In the future, I wonder if net neutrality becomes less and less of an issue as bandwidth capacity continues to increase year-over-year. An ISP has little incentive to throttle bandwidth when even the slowest of slow speeds are fast enough to serve content with minimal network impact. I think it might be happening already. For example, my ISP (kudos Shaw) which previously had soft bandwidth caps and various levels of throttling, now just have totally unlimited access. For no reason, they have no real competition, there was no market pressure.

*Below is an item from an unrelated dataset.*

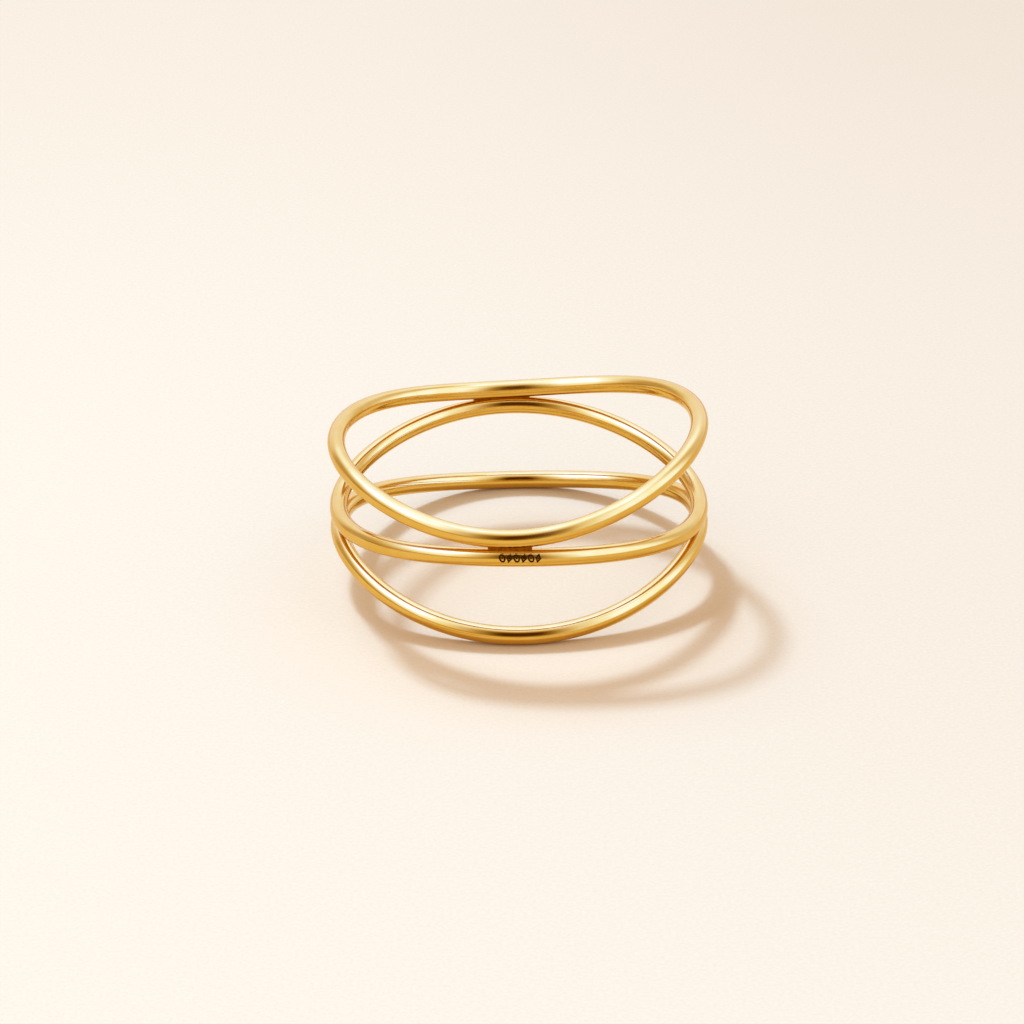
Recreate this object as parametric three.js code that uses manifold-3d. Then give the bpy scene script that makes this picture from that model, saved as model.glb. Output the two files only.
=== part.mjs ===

Re-evaluating the equation

By definition, net neutrality legislation gives the government oversight over the content of bits traveling across the internet. A best case scenario, blanket law that said “All packets are to be treated equal, no blocking, no throttling. Peroid. No questions asked.” is a judgement call. It is a call in our favour, but it is also a framework whereby the government will discuss and attach future internet freedom related issues. It is a slippery slope into the danger zone of internet censorship.

The real debate should not be surrounding whether or not we want a neutral internet.  Of course we do.

The real debate should be about which slippery slope we consider more dangerous:

  • Cooperate interests shutting down the free and open internet in favour a closed toll-way of terror.

Or

  • Current and future governments using internet legislation as a stepping stone to hamper our freedoms.

In this bloggers opinion, history has shown us that voting with your wallet is much more effective than… actual voting.